A 2011 study by Arbitron Media and Research says that 44 percent of Americans are streaming audio and video from the Internet these days, nearly twice as many as three years ago. Between 2007 and 2009, according research conducted by professors Catherine Sandoval and Allen Hammond of the Santa Clara University School of Law, along with the Minority Media and Telecommunications Council, there was virtually no growth in the number of minority-owned radio stations, long the backbone of black programming.
For about twenty years, WPGC was locked in battle for the number one D.C. ratings spot with the region’s other preeminent black station, WKYS. But the standings changed with the advent of a device called the Portable People Meter. Arbitron, which compiles broadcast ratings, began using the meters locally in 2009. Listeners were once asked to keep a diary of their radio habits; now, meters automatically pick up the stations they’re hearing.

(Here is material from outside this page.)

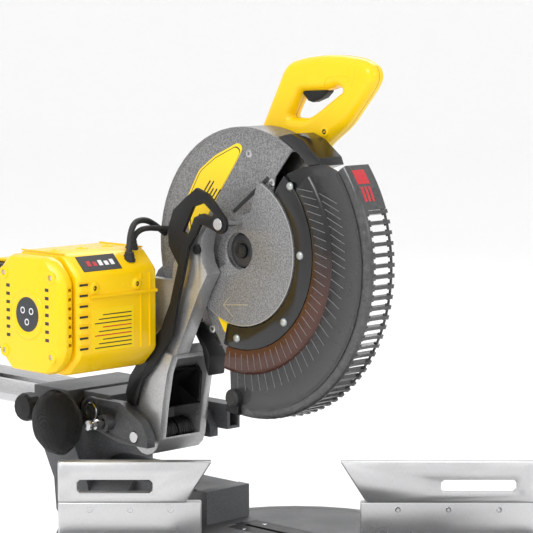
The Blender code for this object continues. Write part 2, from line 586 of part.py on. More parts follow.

Abruptly, WPGC stopped hovering near the number one spot, dropping closer to number 15, as did WKYS and many other stations with non-white audiences.
Still, there’s profit to be had. Terrestrial radio in general made $14.1 billion in 2010, a 5.4 percent increase over 2009, according to a report by marketing firm BIA/Kelsey. That may be why contract wrangling is still a radio staple. In the industry, a sharply negotiated contract can deliver a windfall.